Right to farm laws a front for protest crackdown


Amidst an epidemic of illegal land clearing, criminal animal cruelty and concern about mining operations, the NSW Government have stepped in with "Right to Farm" laws to protect corporate agribusiness from protest and scrutiny. Those affected by these laws will likely include many farmers who have been at the forefront of campaigns including those against coal seam gas and to protect farmland and water supplies.

The laws:

  • Quadruple the penalty for aggravated unlawful entry on inclosed lands from $5,500 to $22,000
  • Impose a prison term of up to three years on people who "hinder" a business while trespassing
  • Create a new offence of 'direct, incite, counsel, procure or induce aggravated unlawful entry' which means individuals who encourage someone to peacefully protest could face an $11,000 fine or 12 months imprisonment

Greens MP and Justice Spokesperson David Shoebridge said:

"These laws are directly aimed at criminalising protest and those exposing serious environmental breaches and animal cruelty.
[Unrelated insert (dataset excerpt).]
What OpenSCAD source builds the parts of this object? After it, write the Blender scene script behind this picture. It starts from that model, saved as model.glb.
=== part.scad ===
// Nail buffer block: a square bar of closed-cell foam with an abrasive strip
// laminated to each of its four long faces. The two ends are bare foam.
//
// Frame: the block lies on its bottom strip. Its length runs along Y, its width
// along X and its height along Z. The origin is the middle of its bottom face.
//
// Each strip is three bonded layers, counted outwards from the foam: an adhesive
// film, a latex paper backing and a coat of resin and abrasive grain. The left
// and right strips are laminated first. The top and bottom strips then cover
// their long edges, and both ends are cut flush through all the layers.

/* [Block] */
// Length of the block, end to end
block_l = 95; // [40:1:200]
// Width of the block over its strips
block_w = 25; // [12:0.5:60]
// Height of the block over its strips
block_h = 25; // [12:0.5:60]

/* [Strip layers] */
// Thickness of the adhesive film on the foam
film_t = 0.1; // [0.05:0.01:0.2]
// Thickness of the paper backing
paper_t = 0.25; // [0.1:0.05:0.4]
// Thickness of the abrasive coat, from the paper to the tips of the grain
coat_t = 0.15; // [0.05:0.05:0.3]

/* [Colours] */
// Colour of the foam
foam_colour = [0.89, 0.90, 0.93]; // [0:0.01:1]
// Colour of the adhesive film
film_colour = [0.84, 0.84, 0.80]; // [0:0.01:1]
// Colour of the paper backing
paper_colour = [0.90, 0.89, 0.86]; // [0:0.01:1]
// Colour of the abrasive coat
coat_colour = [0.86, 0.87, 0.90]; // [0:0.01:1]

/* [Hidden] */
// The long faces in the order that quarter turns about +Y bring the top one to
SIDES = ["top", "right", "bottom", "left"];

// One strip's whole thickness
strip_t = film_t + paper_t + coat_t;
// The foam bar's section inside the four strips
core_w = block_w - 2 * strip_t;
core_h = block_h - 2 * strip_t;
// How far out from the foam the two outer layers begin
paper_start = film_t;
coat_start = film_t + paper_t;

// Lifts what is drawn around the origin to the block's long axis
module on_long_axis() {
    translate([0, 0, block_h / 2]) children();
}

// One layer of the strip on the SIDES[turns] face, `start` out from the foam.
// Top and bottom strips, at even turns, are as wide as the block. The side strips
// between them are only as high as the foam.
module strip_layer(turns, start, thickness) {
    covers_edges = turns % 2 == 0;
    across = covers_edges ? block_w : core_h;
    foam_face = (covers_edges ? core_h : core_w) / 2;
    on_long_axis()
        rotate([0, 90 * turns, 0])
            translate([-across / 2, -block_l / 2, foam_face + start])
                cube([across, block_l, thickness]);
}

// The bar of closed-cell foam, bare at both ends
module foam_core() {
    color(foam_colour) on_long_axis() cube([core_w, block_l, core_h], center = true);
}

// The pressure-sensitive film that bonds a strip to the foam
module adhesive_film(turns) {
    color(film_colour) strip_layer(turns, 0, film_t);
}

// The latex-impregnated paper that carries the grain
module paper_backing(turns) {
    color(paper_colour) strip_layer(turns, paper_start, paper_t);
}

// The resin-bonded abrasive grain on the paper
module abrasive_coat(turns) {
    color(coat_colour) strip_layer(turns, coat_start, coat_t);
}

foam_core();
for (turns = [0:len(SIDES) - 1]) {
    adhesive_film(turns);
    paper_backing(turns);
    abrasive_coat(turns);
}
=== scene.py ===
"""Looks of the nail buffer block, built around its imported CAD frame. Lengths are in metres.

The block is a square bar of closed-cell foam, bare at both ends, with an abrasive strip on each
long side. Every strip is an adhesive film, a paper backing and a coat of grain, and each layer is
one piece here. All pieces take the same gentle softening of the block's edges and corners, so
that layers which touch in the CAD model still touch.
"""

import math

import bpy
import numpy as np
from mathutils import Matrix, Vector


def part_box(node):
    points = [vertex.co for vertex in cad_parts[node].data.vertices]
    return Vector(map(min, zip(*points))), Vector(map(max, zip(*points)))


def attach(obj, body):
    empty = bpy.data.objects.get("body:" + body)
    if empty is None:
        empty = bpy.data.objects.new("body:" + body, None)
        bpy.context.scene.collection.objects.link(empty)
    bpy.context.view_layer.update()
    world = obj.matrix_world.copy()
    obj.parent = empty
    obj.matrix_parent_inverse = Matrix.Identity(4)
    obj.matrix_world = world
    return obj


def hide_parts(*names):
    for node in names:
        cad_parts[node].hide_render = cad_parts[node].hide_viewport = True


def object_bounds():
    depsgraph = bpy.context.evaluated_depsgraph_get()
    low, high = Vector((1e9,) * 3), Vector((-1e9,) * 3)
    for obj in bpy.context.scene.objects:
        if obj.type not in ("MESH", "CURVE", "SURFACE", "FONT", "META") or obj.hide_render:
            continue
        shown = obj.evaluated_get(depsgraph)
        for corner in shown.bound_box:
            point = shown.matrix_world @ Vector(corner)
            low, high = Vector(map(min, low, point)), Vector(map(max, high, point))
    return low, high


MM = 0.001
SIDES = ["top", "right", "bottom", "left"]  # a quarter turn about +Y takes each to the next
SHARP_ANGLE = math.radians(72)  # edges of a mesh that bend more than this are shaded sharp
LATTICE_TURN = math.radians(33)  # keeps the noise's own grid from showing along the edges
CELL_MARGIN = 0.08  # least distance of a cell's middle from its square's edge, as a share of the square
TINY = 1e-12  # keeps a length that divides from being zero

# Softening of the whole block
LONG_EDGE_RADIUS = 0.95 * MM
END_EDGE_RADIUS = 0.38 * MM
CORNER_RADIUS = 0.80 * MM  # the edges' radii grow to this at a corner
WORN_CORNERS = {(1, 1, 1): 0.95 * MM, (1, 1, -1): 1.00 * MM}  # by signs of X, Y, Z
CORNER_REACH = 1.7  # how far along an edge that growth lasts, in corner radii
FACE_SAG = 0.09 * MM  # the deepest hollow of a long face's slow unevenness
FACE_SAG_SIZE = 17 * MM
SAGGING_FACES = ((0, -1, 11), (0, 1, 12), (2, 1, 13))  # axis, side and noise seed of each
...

"Trespass is already illegal in NSW and in 2016 the Government imposed a large number of additional penalties to target protesters.

"Rather than address the root causes of protest the Government is trying once again to make it unlawful, and in doing so is eroding a fundamental right.

"These laws don't just apply to farms - they cover supermarkets and even banks.

"The Greens will be moving amendments to protect the right to freedom of speech and political expression by adding a defence if the person was engaged in identifying, investigating or preventing serious criminal breaches of environmental or animal cruelty laws.

"Many of those targeted by these new laws will be farmers and rural landowners on neighbouring properties who are attempting to protect their own land and crops.

"We will never abandon the brave forest activists, land and water protectors, and animal lovers who are taking action for the environment and creatures who have no vote.

"We will also be moving to rename the bill to accurately reflect its intention - as the Right to Farm (Limiting Protest and Transparency) Bill," Mr Shoebridge said.